Methods We implemented two consecutive interventions: reflex testing for RVPs only after a negative influenza test, and noninterruptive clinical decision support (CDS) including modifications of the computerized physician order entry search behavior and cost display. We conducted an interrupted time series of RVPs and influenza polymerase chain reaction tests pre- and postintervention, and performed a mixed-effects logistic regression analysis with a primary outcome of proportion of RVPs out of total respiratory viral tests. The primary predictor was the intervention period, and covariates included the provider, clinical setting, associated diagnoses, and influenza incidence.

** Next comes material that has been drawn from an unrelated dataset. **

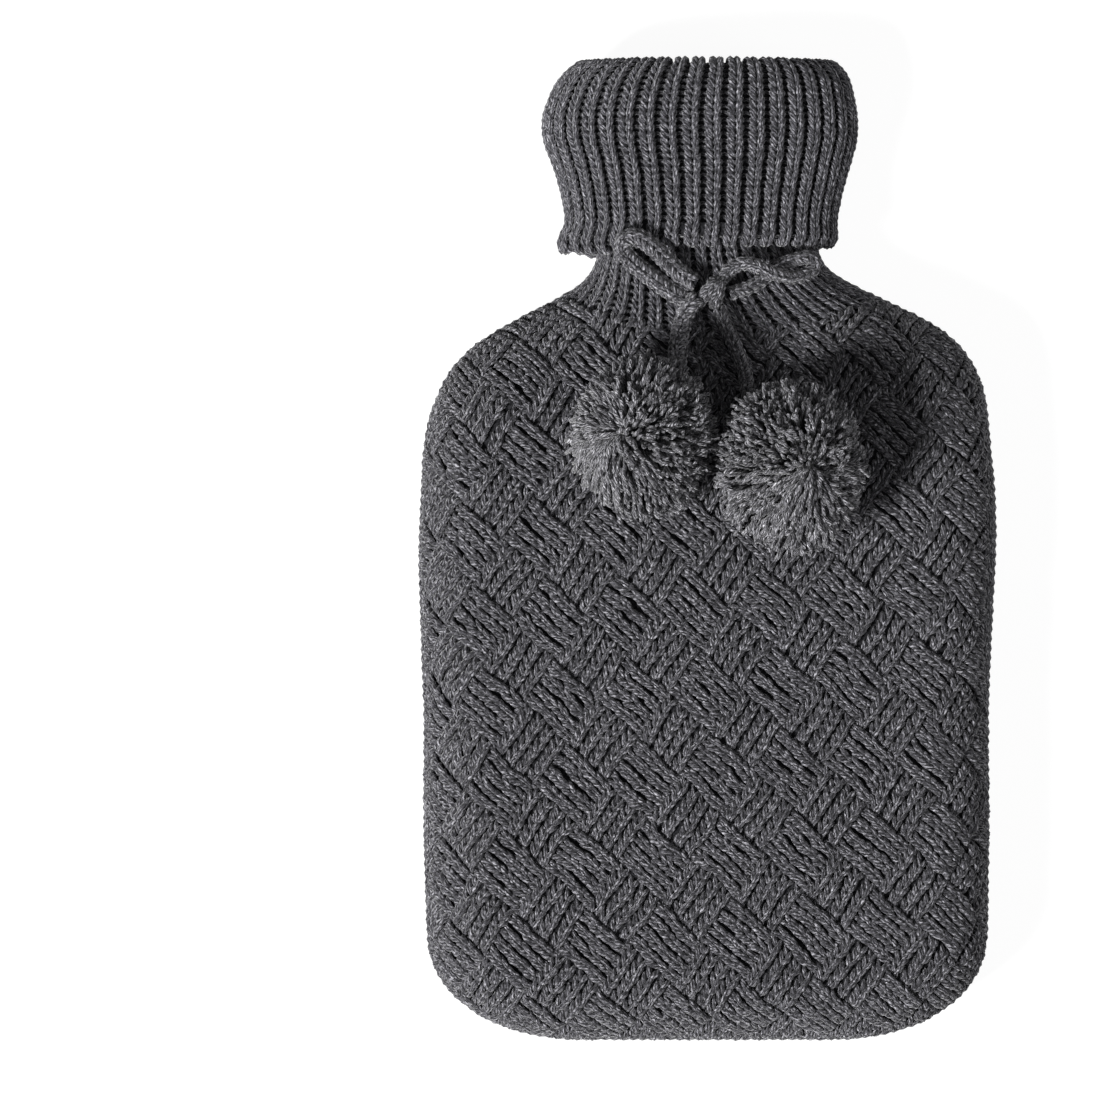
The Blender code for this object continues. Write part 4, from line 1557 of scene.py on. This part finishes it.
    def build(self, yarn_stuff: bpy.types.Material, shaded_ground_stuff: bpy.types.Material) -> None:
        """Makes the collar's stitches and the ribbed sheet they lie on.

        Args:
            yarn_stuff: what the stitches are made of.
            shaded_ground_stuff: what the ground is made of.
        """
        neck, flap = self.neck_skin(), self.flap_skin()
        neck_yarn = self.lay(neck, self.neck_ends, self.neck_groove)
        flap_yarn = self.lay(flap, self.flap_ends, self.flap_groove)
        pieces = [dress(neck_yarn.build("neck_stitches", yarn_stuff), "rib_knit", "ribbed_neck"),
                  dress(flap_yarn.build("flap_stitches", yarn_stuff), "rib_knit", "collar_flap")]
        ground = dress(self.ground([neck, flap], shaded_ground_stuff), "rib_knit", "ribbed_neck", "collar_flap")


# ---------------------------------------------------------------------------------------------
# The drawstring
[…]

Results From March 2013 to April 2019, there were 24,294 RVPs and 26,012 influenza tests (n = 50,306). Odds of ordering an RVP decreased during the reflex testing period (odds ratio: 0.432, 95% confidence interval: 0.397–0.469), and decreased more dramatically during the noninterruptive CDS period (odds ratio: 0.291, 95% confidence interval: 0.259–0.327).
Discussion The odds of ordering an RVP were 71% less with the noninterruptive CDS intervention, which projected 4,773 fewer RVPs compared with baseline. Assuming a cost equal to Medicare reimbursement rates for RVPs and influenza tests, this would generate an estimated averted cost of $1,259,474 per year.
Conclusion Noninterruptive CDS interventions are effective in reducing unnecessary and expensive testing, and avoid typical pitfalls such as alert fatigue.
Keywordsinfluenza - human - respiratory tract infections - multiplex polymerase chain reaction - decision support systems - clinical - cost control - computer-assisted decision-making - alert fatigue
Protection of Human and Animal Subjects
The UCLA Institional Review Board has approved this study and determined that the research meets the requirements for expedited review.